The response below is based on, reading into this mail and the other mail
that you sent titled "libgfapi object api" which I believe expands on that
actual APIs that you are thinking of. (the following commentary is to glean
more information, as this is something that can help small file performance,
and could be the result of my own misunderstanding :) )

- Who are the consumers of such an API?
The way I see it, FUSE does not have a direct way to use this enhancement,
unless we think of ways, like the ones that Ben proposed to defer and detect
small file creates.

Neither does NFS or SMB protocol implementations.

Swift has a use case here, as they need to put/get objects atomically and
can have a good benefit of having a single API rather than plough through
multiple ones and ensuring atomicity using renames (again stated by Ben in
the other mail). BUT, we cannot have the entire object that we need to write
and then invoke the API (consider an object 1GB in size). So instead Swift
would have to use this when it has an entire object and do some optimization
like the ones suggested for FUSE like Ben.

Hence the question, who are the consumers of this API?

It should help applications and developers that are reading/writing
small files which they know are small files to begin with. They may
know they are dealing with a small files (by way of size, location
etc.) - swift is one example application but in the real world there
are probably many others - and they should benefit (at-least that's
the intent).


Agreed, do you have an example of such an application in mind? It helps to design the API if we have multiple examples, so that it can be as generic as needed.

For example, Swift *put*, streams data to the object store (I use terms loosely here), so the caller of this API would not wait to accumulate the write stream, for the atomic nature of the current suggested write. Rather I would want to stream write (if possible) to be atomic, that can handle the create/open/write/sync/close FOPs in general, when the file is non-trivial in size.

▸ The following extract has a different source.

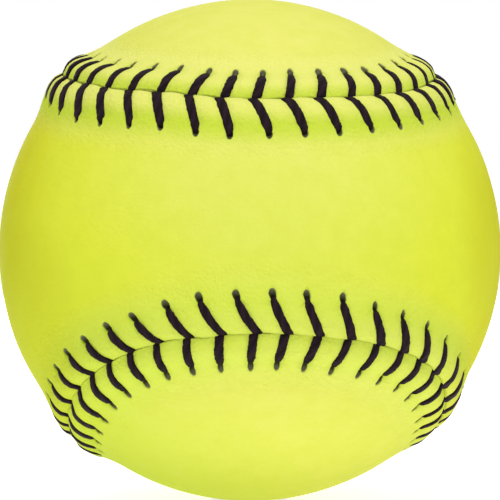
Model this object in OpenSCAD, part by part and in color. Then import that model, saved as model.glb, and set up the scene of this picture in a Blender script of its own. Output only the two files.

- Do these interfaces create the files if absent on writes?

Yes, at the present time the code I'm working with creates files if
they are absent.

IOW, is this for existing objects/files or to extend the use case into
creating and writing files as objects?

Nothing really stops one from reading/writing an existing file as an
object and vice-versa at this time- reading/writing a bunch of small
files eg. say 300-400 bytes each should be faster with the object API
than reading as files - if something is 1 GB - it probably does not
fit the definition of small files but one could work with it
atomically if desired - I think the real pain and gain is for
applications dealing with lots of small files on Gluster.

My concern here is that, I see this work as having to add to the FOP list (as you suggested in another mail), so I am thinking how to make best use of it, before expanding the same and implementing don't cares or the FOP itself in each xlator. Did you have an alternative way of getting this done?



The following is what I was thinking - please feel free to correct me
or guide me if someone has already done some ground work on this.

For read, multiple objects can be provided and they should be
separated for read from appropriate brick based on the DHT flag - this
will help avoid multiple lookups from all servers. In the absence of
DHT they would be sent to all but only the ones that contain the
object respond (it's more like a multiple file lookup request).


The above section for me is sketchy in details, but the following questions
do crop up,
- What do you mean by "separated for read from appropriate brick based on
the DHT flag"?

Haven't given this much thought on this after that - presently trying
to get the write these working with just 1 brick.


There was a mention of writing a feature page for this enhancement, I would
suggest doing that, even if premature, so that details are better elaborated
and understood (by me at least).

If someone can tell me how to get content into the feature page for
the libgfapi object API - I would be happy to post details, get
feedback and put WIP status.

Hmmm... create an account in, http://www.gluster.org
and, check the feature template in, http://www.gluster.org/community/documentation/index.php/Planning37#Proposing_New_Features to help with this.

Or other forms like Google docs. text files to the devel list are viable options.